Available data:
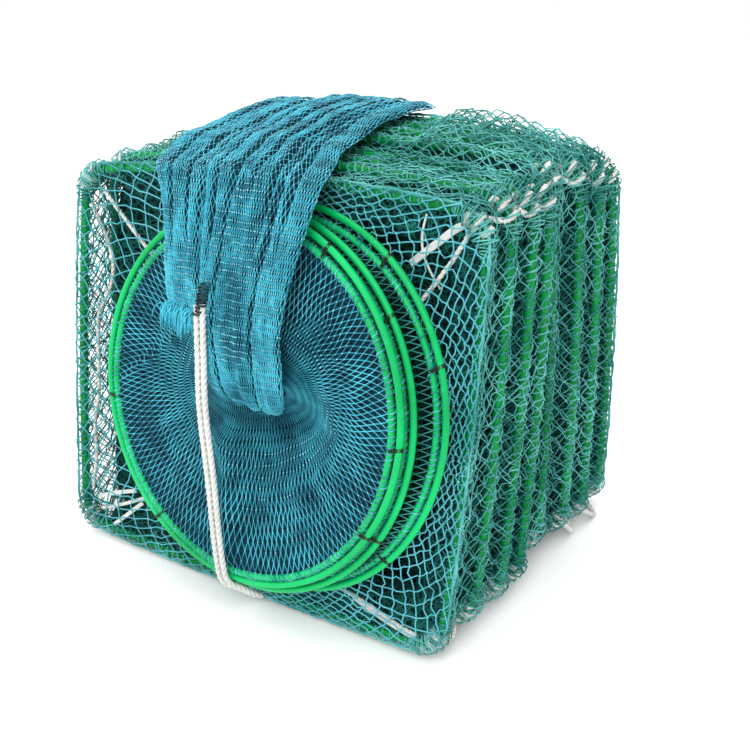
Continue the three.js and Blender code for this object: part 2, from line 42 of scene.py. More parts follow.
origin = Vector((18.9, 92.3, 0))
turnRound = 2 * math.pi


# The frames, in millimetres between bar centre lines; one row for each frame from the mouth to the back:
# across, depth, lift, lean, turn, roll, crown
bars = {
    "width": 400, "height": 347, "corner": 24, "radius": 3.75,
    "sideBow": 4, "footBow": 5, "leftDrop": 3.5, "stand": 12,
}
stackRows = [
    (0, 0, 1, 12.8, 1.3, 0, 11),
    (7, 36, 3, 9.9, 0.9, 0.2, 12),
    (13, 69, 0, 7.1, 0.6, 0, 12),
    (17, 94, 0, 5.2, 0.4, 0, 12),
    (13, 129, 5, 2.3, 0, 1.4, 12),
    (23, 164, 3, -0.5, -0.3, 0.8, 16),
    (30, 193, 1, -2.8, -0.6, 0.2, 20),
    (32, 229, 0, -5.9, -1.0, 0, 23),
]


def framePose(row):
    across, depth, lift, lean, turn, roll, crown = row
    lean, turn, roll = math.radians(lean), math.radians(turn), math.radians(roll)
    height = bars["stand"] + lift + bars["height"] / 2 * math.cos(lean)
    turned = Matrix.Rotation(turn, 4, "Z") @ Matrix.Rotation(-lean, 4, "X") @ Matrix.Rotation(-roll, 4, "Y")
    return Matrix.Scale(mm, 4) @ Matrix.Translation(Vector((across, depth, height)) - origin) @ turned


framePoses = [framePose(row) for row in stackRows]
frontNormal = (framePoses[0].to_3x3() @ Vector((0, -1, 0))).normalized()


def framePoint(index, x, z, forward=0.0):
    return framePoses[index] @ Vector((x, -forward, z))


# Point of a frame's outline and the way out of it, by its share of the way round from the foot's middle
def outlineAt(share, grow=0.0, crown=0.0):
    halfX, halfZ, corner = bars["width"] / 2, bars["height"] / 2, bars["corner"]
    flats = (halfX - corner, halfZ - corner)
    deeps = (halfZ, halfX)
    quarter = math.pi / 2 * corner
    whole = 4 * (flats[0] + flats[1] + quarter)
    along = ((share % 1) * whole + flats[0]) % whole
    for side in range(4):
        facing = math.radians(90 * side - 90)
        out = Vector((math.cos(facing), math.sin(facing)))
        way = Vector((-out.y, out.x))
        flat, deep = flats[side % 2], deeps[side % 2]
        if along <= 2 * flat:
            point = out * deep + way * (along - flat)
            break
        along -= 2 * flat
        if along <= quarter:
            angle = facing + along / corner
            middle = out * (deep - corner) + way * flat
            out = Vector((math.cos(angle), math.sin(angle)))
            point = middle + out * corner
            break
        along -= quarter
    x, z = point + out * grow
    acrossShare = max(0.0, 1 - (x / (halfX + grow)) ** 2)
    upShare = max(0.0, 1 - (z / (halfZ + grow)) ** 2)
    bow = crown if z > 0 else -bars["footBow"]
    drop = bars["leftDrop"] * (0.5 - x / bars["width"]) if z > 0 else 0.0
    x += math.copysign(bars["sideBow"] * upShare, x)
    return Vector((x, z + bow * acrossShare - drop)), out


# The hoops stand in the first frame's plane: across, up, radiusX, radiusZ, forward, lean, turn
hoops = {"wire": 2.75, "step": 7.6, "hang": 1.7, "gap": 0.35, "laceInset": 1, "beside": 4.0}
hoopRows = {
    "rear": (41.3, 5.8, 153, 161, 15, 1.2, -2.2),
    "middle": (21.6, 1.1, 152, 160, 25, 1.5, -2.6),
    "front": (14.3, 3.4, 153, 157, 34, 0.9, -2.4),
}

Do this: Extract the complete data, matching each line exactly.

Answer to the problem:
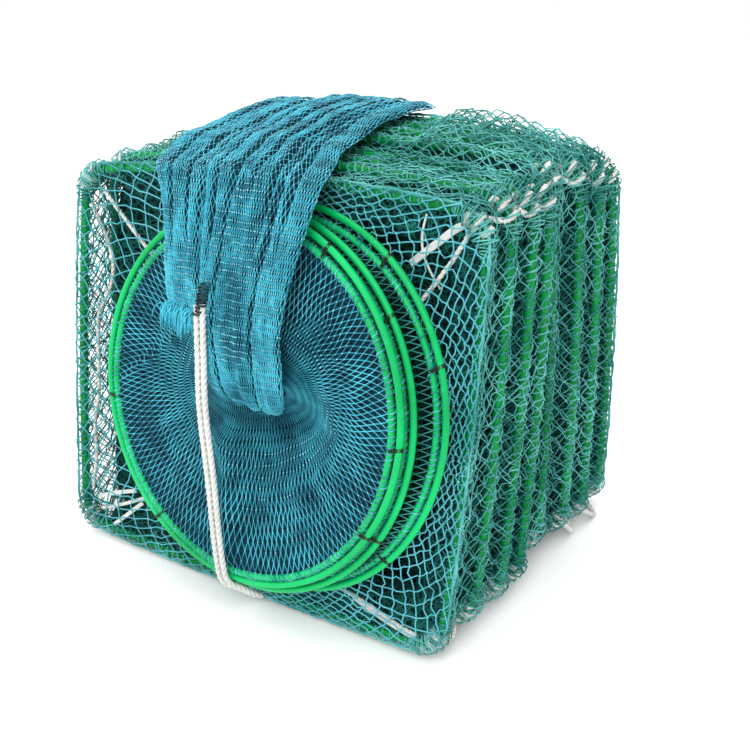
Continue the three.js and Blender code for this object: part 2, from line 42 of scene.py. More parts follow.
origin = Vector((18.9, 92.3, 0))
turnRound = 2 * math.pi


# The frames, in millimetres between bar centre lines; one row for each frame from the mouth to the back:
# across, depth, lift, lean, turn, roll, crown
bars = {
    "width": 400, "height": 347, "corner": 24, "radius": 3.75,
    "sideBow": 4, "footBow": 5, "leftDrop": 3.5, "stand": 12,
}
stackRows = [
    (0, 0, 1, 12.8, 1.3, 0, 11),
    (7, 36, 3, 9.9, 0.9, 0.2, 12),
    (13, 69, 0, 7.1, 0.6, 0, 12),
    (17, 94, 0, 5.2, 0.4, 0, 12),
    (13, 129, 5, 2.3, 0, 1.4, 12),
    (23, 164, 3, -0.5, -0.3, 0.8, 16),
    (30, 193, 1, -2.8, -0.6, 0.2, 20),
    (32, 229, 0, -5.9, -1.0, 0, 23),
]


def framePose(row):
    across, depth, lift, lean, turn, roll, crown = row
    lean, turn, roll = math.radians(lean), math.radians(turn), math.radians(roll)
    height = bars["stand"] + lift + bars["height"] / 2 * math.cos(lean)
    turned = Matrix.Rotation(turn, 4, "Z") @ Matrix.Rotation(-lean, 4, "X") @ Matrix.Rotation(-roll, 4, "Y")
    return Matrix.Scale(mm, 4) @ Matrix.Translation(Vector((across, depth, height)) - origin) @ turned


framePoses = [framePose(row) for row in stackRows]
frontNormal = (framePoses[0].to_3x3() @ Vector((0, -1, 0))).normalized()


def framePoint(index, x, z, forward=0.0):
    return framePoses[index] @ Vector((x, -forward, z))


# Point of a frame's outline and the way out of it, by its share of the way round from the foot's middle
def outlineAt(share, grow=0.0, crown=0.0):
    halfX, halfZ, corner = bars["width"] / 2, bars["height"] / 2, bars["corner"]
    flats = (halfX - corner, halfZ - corner)
    deeps = (halfZ, halfX)
    quarter = math.pi / 2 * corner
    whole = 4 * (flats[0] + flats[1] + quarter)
    along = ((share % 1) * whole + flats[0]) % whole
    for side in range(4):
        facing = math.radians(90 * side - 90)
        out = Vector((math.cos(facing), math.sin(facing)))
        way = Vector((-out.y, out.x))
        flat, deep = flats[side % 2], deeps[side % 2]
        if along <= 2 * flat:
            point = out * deep + way * (along - flat)
            break
        along -= 2 * flat
        if along <= quarter:
            angle = facing + along / corner
            middle = out * (deep - corner) + way * flat
            out = Vector((math.cos(angle), math.sin(angle)))
            point = middle + out * corner
            break
        along -= quarter
    x, z = point + out * grow
    acrossShare = max(0.0, 1 - (x / (halfX + grow)) ** 2)
    upShare = max(0.0, 1 - (z / (halfZ + grow)) ** 2)
    bow = crown if z > 0 else -bars["footBow"]
    drop = bars["leftDrop"] * (0.5 - x / bars["width"]) if z > 0 else 0.0
    x += math.copysign(bars["sideBow"] * upShare, x)
    return Vector((x, z + bow * acrossShare - drop)), out


# The hoops stand in the first frame's plane: across, up, radiusX, radiusZ, forward, lean, turn
hoops = {"wire": 2.75, "step": 7.6, "hang": 1.7, "gap": 0.35, "laceInset": 1, "beside": 4.0}
hoopRows = {
    "rear": (41.3, 5.8, 153, 161, 15, 1.2, -2.2),
    "middle": (21.6, 1.1, 152, 160, 25, 1.5, -2.6),
    "front": (14.3, 3.4, 153, 157, 34, 0.9, -2.4),
}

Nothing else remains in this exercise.